» **Prompt**:
The listing below should be copied in full, word for word.

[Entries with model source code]
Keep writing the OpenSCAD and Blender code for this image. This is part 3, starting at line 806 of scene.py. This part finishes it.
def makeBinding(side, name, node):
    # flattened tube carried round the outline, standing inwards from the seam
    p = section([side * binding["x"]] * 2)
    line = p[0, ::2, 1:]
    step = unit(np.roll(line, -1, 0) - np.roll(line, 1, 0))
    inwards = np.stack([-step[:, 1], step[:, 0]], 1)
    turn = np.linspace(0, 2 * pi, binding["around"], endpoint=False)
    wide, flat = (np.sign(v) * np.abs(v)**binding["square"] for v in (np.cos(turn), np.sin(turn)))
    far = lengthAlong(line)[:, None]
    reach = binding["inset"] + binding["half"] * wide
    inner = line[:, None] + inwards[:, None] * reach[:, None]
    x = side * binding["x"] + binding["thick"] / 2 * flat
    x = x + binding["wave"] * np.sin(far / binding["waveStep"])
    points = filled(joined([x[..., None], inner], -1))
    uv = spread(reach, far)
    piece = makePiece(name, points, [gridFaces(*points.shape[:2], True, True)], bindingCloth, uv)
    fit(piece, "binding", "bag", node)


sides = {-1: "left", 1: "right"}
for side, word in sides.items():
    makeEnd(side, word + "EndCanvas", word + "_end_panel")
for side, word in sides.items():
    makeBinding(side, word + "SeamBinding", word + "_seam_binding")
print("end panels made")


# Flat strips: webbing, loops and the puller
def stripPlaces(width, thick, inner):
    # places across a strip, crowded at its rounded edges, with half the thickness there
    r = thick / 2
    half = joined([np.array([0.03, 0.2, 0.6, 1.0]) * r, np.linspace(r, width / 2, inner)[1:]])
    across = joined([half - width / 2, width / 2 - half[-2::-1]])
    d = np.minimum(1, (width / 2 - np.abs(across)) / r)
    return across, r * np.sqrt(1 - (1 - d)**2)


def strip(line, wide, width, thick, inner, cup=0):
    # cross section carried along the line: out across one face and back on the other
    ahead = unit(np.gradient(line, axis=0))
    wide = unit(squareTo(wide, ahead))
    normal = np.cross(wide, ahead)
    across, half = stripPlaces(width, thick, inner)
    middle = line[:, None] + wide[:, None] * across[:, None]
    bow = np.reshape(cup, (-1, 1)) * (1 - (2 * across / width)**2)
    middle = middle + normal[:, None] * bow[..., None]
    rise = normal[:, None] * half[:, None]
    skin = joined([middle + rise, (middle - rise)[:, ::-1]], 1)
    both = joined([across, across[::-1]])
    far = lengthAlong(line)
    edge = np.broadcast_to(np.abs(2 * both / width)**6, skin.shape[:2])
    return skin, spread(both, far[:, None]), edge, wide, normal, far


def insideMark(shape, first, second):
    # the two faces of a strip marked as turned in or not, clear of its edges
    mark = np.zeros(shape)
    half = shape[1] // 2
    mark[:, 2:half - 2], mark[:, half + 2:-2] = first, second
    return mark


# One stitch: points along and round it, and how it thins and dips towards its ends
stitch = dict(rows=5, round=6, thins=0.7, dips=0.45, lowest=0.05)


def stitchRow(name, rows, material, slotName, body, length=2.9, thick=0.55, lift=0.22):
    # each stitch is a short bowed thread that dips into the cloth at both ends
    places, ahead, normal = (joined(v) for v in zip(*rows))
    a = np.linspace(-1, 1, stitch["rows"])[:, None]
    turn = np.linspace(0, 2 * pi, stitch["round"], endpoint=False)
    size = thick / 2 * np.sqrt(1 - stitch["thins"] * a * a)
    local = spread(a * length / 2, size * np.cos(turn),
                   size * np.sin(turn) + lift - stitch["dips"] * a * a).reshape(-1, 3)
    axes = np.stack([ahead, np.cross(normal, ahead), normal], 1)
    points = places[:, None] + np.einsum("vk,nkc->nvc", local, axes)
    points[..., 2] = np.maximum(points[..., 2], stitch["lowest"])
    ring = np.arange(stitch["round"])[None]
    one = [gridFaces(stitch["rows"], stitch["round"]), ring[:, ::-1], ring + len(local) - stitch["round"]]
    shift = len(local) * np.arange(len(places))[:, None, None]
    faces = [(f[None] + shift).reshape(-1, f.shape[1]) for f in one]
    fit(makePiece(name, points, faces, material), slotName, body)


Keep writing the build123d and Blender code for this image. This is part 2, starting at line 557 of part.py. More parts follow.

» **Written reply**:
Keep writing the OpenSCAD and Blender code for this image. This is part 3, starting at line 806 of scene.py. This part finishes it.
def makeBinding(side, name, node):
    # flattened tube carried round the outline, standing inwards from the seam
    p = section([side * binding["x"]] * 2)
    line = p[0, ::2, 1:]
    step = unit(np.roll(line, -1, 0) - np.roll(line, 1, 0))
    inwards = np.stack([-step[:, 1], step[:, 0]], 1)
    turn = np.linspace(0, 2 * pi, binding["around"], endpoint=False)
    wide, flat = (np.sign(v) * np.abs(v)**binding["square"] for v in (np.cos(turn), np.sin(turn)))
    far = lengthAlong(line)[:, None]
    reach = binding["inset"] + binding["half"] * wide
    inner = line[:, None] + inwards[:, None] * reach[:, None]
    x = side * binding["x"] + binding["thick"] / 2 * flat
    x = x + binding["wave"] * np.sin(far / binding["waveStep"])
    points = filled(joined([x[..., None], inner], -1))
    uv = spread(reach, far)
    piece = makePiece(name, points, [gridFaces(*points.shape[:2], True, True)], bindingCloth, uv)
    fit(piece, "binding", "bag", node)


sides = {-1: "left", 1: "right"}
for side, word in sides.items():
    makeEnd(side, word + "EndCanvas", word + "_end_panel")
for side, word in sides.items():
    makeBinding(side, word + "SeamBinding", word + "_seam_binding")
print("end panels made")


# Flat strips: webbing, loops and the puller
def stripPlaces(width, thick, inner):
    # places across a strip, crowded at its rounded edges, with half the thickness there
    r = thick / 2
    half = joined([np.array([0.03, 0.2, 0.6, 1.0]) * r, np.linspace(r, width / 2, inner)[1:]])
    across = joined([half - width / 2, width / 2 - half[-2::-1]])
    d = np.minimum(1, (width / 2 - np.abs(across)) / r)
    return across, r * np.sqrt(1 - (1 - d)**2)


def strip(line, wide, width, thick, inner, cup=0):
    # cross section carried along the line: out across one face and back on the other
    ahead = unit(np.gradient(line, axis=0))
    wide = unit(squareTo(wide, ahead))
    normal = np.cross(wide, ahead)
    across, half = stripPlaces(width, thick, inner)
    middle = line[:, None] + wide[:, None] * across[:, None]
    bow = np.reshape(cup, (-1, 1)) * (1 - (2 * across / width)**2)
    middle = middle + normal[:, None] * bow[..., None]
    rise = normal[:, None] * half[:, None]
    skin = joined([middle + rise, (middle - rise)[:, ::-1]], 1)
    both = joined([across, across[::-1]])
    far = lengthAlong(line)
    edge = np.broadcast_to(np.abs(2 * both / width)**6, skin.shape[:2])
    return skin, spread(both, far[:, None]), edge, wide, normal, far


def insideMark(shape, first, second):
    # the two faces of a strip marked as turned in or not, clear of its edges
    mark = np.zeros(shape)
    half = shape[1] // 2
    mark[:, 2:half - 2], mark[:, half + 2:-2] = first, second
    return mark


# One stitch: points along and round it, and how it thins and dips towards its ends
stitch = dict(rows=5, round=6, thins=0.7, dips=0.45, lowest=0.05)


def stitchRow(name, rows, material, slotName, body, length=2.9, thick=0.55, lift=0.22):
    # each stitch is a short bowed thread that dips into the cloth at both ends
    places, ahead, normal = (joined(v) for v in zip(*rows))
    a = np.linspace(-1, 1, stitch["rows"])[:, None]
    turn = np.linspace(0, 2 * pi, stitch["round"], endpoint=False)
    size = thick / 2 * np.sqrt(1 - stitch["thins"] * a * a)
    local = spread(a * length / 2, size * np.cos(turn),
                   size * np.sin(turn) + lift - stitch["dips"] * a * a).reshape(-1, 3)
    axes = np.stack([ahead, np.cross(normal, ahead), normal], 1)
    points = places[:, None] + np.einsum("vk,nkc->nvc", local, axes)
    points[..., 2] = np.maximum(points[..., 2], stitch["lowest"])
    ring = np.arange(stitch["round"])[None]
    one = [gridFaces(stitch["rows"], stitch["round"]), ring[:, ::-1], ring + len(local) - stitch["round"]]
    shift = len(local) * np.arange(len(places))[:, None, None]
    faces = [(f[None] + shift).reshape(-1, f.shape[1]) for f in one]
    fit(makePiece(name, points, faces, material), slotName, body)


Keep writing the build123d and Blender code for this image. This is part 2, starting at line 557 of part.py. More parts follow.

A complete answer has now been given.